瑞典哲学家、牛津大学教授Nick Bostrom却不认为AI仅仅是一只气球:“在智能技术引爆之前,人类就像孩子似的玩着一枚炸弹。”同样的忧患,也出现在霍金的演讲里:“人工智能将是人类文明史上最大的事件,但也可能是最后的事件。它的风险,它对经济和人类自身的摧毁性,是不容忽视的……我们悬梁刺股学习历史,学的几乎全是历史的愚行。”
孰是孰非,目前仍难以断言。但有一点,人工智能固然强大,却不是万能的,也无法获得人类的情感体验,正如谷歌发言人在2016年世界经济论坛上所说:“无人驾驶汽车能让有驾驶障碍的人取得更高的移动性,却无法像人类那样理解伤痛。”同样,无人机亦无法解决电影《天空之眼》里那个困扰了人类几千年的道德问题:“在轰炸制造人肉炸弹的恐怖分子时,是否该狠心把隔壁的小女孩也一起炸掉?”
至于人类的失业问题,目前的人工智能似乎也束手无策。
1862年,英国农民John Thompson每天凌晨4点起床,和约20个人一起为15英亩地除草,忙到晚上8点(摘自Wisbech博物馆文献),这种生活固然艰辛,但John Thompson活了下来。
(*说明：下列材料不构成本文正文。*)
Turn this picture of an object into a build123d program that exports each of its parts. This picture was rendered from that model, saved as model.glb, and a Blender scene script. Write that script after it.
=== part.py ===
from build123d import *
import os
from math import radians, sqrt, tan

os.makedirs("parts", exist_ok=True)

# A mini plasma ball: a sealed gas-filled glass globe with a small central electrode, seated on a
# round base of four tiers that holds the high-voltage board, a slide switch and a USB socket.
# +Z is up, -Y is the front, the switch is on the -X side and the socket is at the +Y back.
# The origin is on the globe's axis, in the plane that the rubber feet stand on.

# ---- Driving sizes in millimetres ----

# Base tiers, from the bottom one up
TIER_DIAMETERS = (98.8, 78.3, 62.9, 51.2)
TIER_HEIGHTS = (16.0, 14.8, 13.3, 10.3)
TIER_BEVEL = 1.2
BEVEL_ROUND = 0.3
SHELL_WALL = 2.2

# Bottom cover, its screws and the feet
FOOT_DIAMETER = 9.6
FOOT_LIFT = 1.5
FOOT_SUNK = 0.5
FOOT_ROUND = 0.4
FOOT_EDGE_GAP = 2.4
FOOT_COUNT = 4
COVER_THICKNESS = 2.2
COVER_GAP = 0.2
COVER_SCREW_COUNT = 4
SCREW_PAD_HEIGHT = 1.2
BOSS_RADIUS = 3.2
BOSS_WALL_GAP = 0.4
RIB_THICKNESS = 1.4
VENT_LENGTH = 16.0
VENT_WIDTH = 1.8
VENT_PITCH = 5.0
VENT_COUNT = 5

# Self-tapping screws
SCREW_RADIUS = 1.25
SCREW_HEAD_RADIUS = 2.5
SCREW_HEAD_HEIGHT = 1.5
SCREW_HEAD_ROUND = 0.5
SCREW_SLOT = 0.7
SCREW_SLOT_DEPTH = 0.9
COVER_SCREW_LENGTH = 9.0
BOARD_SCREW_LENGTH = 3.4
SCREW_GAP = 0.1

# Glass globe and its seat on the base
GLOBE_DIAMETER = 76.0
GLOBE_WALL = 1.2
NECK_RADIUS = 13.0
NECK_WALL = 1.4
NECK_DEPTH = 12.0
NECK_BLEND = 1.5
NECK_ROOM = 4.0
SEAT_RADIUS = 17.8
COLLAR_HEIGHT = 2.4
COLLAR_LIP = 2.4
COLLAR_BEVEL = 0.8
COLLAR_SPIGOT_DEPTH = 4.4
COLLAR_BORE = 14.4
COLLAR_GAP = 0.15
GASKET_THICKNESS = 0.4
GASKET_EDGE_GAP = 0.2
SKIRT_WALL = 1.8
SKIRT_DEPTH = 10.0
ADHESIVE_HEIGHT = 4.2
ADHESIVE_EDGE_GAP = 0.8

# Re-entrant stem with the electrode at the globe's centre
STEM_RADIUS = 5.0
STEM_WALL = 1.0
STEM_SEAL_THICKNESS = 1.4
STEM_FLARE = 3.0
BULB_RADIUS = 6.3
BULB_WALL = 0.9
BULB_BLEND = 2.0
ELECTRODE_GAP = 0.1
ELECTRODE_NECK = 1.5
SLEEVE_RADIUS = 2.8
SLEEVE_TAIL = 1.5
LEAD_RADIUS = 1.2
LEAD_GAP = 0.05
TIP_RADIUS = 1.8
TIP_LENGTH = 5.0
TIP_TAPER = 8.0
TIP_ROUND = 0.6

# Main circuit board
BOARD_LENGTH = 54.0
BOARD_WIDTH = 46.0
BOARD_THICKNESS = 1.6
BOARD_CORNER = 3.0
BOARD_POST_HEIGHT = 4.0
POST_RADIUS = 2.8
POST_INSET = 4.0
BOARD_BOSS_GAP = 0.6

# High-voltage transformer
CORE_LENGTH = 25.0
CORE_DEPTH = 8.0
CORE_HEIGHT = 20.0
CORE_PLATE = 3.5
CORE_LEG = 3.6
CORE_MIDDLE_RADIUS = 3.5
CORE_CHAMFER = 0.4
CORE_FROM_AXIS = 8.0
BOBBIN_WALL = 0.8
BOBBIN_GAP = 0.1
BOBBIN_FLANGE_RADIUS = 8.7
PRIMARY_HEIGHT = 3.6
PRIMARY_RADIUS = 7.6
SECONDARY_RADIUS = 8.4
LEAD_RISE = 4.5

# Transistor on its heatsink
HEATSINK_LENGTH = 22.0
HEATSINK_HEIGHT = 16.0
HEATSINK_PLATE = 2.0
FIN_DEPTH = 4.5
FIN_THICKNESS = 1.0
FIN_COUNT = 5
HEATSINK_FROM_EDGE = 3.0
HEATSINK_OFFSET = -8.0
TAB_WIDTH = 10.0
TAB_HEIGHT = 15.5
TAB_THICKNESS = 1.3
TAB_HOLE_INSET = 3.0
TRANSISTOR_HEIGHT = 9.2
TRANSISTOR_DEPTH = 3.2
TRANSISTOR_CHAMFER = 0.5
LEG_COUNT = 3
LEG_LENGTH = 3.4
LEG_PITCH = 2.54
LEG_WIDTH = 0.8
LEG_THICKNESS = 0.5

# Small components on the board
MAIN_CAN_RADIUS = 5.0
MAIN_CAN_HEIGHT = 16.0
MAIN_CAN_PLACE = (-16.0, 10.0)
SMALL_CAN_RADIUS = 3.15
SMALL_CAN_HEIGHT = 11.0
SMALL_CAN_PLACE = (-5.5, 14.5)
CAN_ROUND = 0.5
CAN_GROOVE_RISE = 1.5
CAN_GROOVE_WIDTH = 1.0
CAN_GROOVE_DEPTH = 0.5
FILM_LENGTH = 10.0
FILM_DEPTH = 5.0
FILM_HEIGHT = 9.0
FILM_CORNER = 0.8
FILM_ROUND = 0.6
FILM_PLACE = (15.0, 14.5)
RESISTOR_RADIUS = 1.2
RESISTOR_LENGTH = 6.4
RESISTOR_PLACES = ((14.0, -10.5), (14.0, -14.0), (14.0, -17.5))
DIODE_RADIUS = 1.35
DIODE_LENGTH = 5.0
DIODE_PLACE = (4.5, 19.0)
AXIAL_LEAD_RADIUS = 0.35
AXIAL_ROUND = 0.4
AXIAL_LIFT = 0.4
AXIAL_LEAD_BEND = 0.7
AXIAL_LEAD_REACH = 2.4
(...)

21世纪,农业进入智能化时代,耕种4000英亩地仅需四个劳力。技术人员坐在巨轮播种机上,用手指触屏,就完成了播种。智能化农业使经济学家EF Schumacher“小的就是美的”那种地域农场经济成为泡沫,成千上万的英国农民因此告别了厮守千年的土地。
近年来,平均每周就有一个农民自杀。一些悲愤的幸存者把怨恨发泄到东欧季节工身上,愤然选择了退欧。而这些廉价的季节工之所以被雇佣,仅仅是因为人工智能目前还无法应付那些娇贵作物(比如草莓和葡萄)的缘故。一旦能采草莓的人工智能粉墨登场,退欧派也好,特朗普也好,谁也改变不了蓝领的命运。
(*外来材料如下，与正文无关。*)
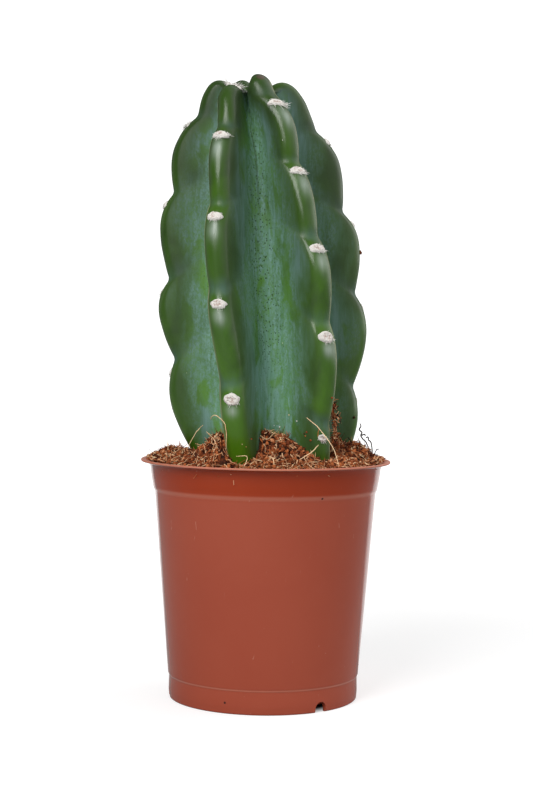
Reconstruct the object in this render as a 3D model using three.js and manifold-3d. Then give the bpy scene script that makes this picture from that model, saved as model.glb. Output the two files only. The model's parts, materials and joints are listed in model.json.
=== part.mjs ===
// Potted tall cactus: a young spineless columnar cereus, potted in a 12 cm plastic nursery pot.
//
// Millimetres, +Z up. The origin is the middle of the pot's foot, on the surface that it stands on.
// The front of the plant faces -Y, with +X to the right. Three pieces, each a mesh of its own:
//   pot   one thin moulding, with a turned-out lip, a step under its collar, a foot band and drain holes
//   soil  the potting mix that fills it, heaped up between the ribs, with a socket for the stem
//   stem  one grown body: five lobed ribs round a sunken growing point, with a felted areole at each notch

import * as THREE from "three";
import { mergeVertices } from "three/addons/utils/BufferGeometryUtils.js";
import Module from "manifold-3d";

const wasm = await Module();
wasm.setup();

// ---- Driving dimensions -------------------------------------------------------------------------

const CLEARANCE = 0.3; // between pieces that touch on the real plant

const POT = {
  height: 114.7,
  rimRadius: 60, // a 12 cm pot, measured over the lip
  lipThickness: 1.3,
  collarTopRadius: 55.9,
  collarRadius: 54.1, // just above the step
  stepHeight: 100.8,
  wallTopRadius: 53.3, // just below the step
  wallFootRadius: 45.9,
  bandHeight: 12, // the upright band round the foot
  bandRadius: 45.4,
  wall: 1.2,
  footWidth: 2.2,
  floorHeight: 3, // underside of the raised floor
  sides: 64,
};
const NOTCH = { width: 6, height: 5, count: 3, firstAngle: 36.6 }; // arched drain notches in the foot band
const DRAIN = { radius: 3.5, ring: 31, count: 8, sides: 12 }; // drain holes in the floor

const SOIL = {
  edgeHeight: 111.2, // where the mix meets the wall
  slope: 0.24, // how steeply it is heaped towards the stem
  level: 56, // distance from the axis at which the heap starts
  crumb: 0.9, // height of its crumbs
  sides: 48,
  rings: 12,
};
// Heaps and one hollow on the even slope: [direction from the front in degrees, distance, height, spread]
const HEAPS = [
  [-85, 47, 6, 11], [-37, 34, 8, 7], [-20, 45, -3.2, 6], [-3, 26, 7.5, 4.5], [15, 27, 9, 8], [34, 35, 3.5, 7],
  [58, 45, 2.5, 6], [74, 33, 8, 6], [87, 46, 7.5, 8], [150, 40, 3, 9], [228, 40, 3, 9],
];

// A rib's crest and the valley beside it, as [distance from the axis, height] from the growing point, over
// the shoulder and down to the buried tip. The two lists run level with each other.
const CREST = [
  [0, 287], [4.5, 290], [9, 294.5], [14.5, 297], [20, 295.5], [25, 290], [29.5, 282], [36, 270], [42, 255],
  [48.5, 224], [51, 186], [48.5, 150], [42.5, 124], [36, 103], [26, 87], [12, 79], [0, 77],
];
const VALLEY = [
  [0, 287], [2.2, 286], [4.2, 284.3], [6.2, 281.5], [8.2, 277.5], [10.2, 272], [12, 265], [13.7, 257],
  [15.5, 245], [17.5, 220], [18.5, 186], [18.5, 150], [18, 125], [17, 103], [13, 87], [6, 79], [0, 77],
];

// The ribs, counter-clockwise seen from above. Crown and foot are the rib's angle in degrees from the front
// towards +X, curl bends it further near the foot, and areoles are distances down its crest from the growing
// point. Reach scales its distance from the axis, lift and pull move its shoulder up and out, pinch moves it
// out below, nod turns its tip, head and thick scale its thickness at the crown and below, roll turns the
// areoles' line round the crest, and calm is the share of its notches' depth that is left at the foot.
const PLAIN = {
  curl: 0, reach: 1, lift: 0, pull: 0, pinch: 0, nod: 0, head: 1, thick: 1, roll: 0, calm: 1,
};
const RIBS = [
  { ...PLAIN, crown: -26, foot: -25.5, curl: 5, areoles: [17, 57, 97, 137.5, 181.5],
    reach: 0.97, lift: -4.2, nod: -8, head: 0.95, roll: 8, calm: 0.3 },
  { ...PLAIN, crown: 33.5, foot: 44, areoles: [39.5, 74, 111, 152, 200],
    reach: 0.985, lift: 1.6, pull: -3, pinch: -5, nod: -15, head: 1.35, thick: 0.98, roll: -15, calm: 0.5 },
  { ...PLAIN, crown: 105, foot: 104, areoles: [8, 55, 96.5, 137, 183.5],
    reach: 1.04, lift: -1, pull: -0.2, roll: 24 },
  { ...PLAIN, crown: 190, foot: 192, areoles: [5, 44, 83, 124, 168], lift: 1, pull: -1.5, nod: 8 },
  { ...PLAIN, crown: 261, foot: 266, areoles: [13, 47, 88.5, 131.5, 170.5],
    reach: 0.965, lift: -0.5, pull: -0.6, pinch: 1.5, roll: -30 },
];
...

最近两三年,机器化生产的成本已经低于中国工人的平均工资。2013年出品的Baxter,售价仅为22000美元,却能完成装载、卸载、分类和传递等工作,且不会要求三保一险,也不会搞街头罢工。美国技术革新家Kevin Surace在他的《人工智能,人类劳动的末日》里预测:“按这股趋势发展,40万制造iPhone的工人在未来几年很可能会被裁减到4万。”
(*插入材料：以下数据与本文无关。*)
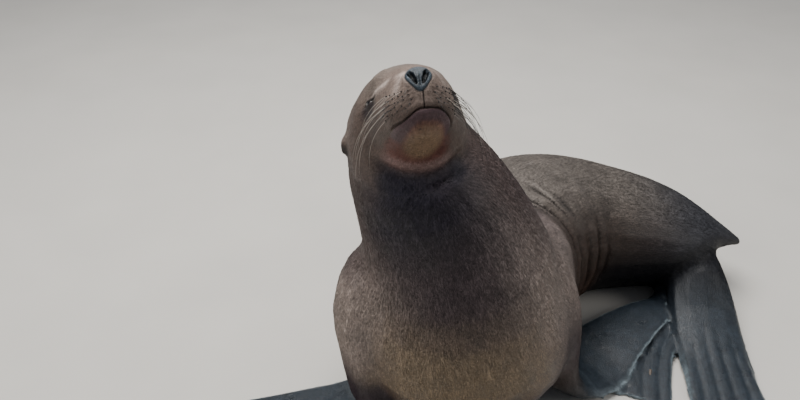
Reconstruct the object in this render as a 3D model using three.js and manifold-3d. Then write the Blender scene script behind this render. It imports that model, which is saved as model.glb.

据说,从1961年最初的工业机器人,发展到智力相当于4岁幼童的人工智能,需要几十年的时间;但从“4岁幼童”长到深谙大统一理论(GUT)的青年才俊,却只需1小时;长到比人类聪明17000倍的超级人工智能,只要90分钟(Tim Urban《智能革命:走向超级智能的道路》)。蓝领消失后会去哪里?资本家们估计不会去关心这个问题,让我们把希望寄托在未来的超级人工智能身上吧!希望它们善用那比人类高出17000倍的智力,为每个失业的灵魂建好避难所。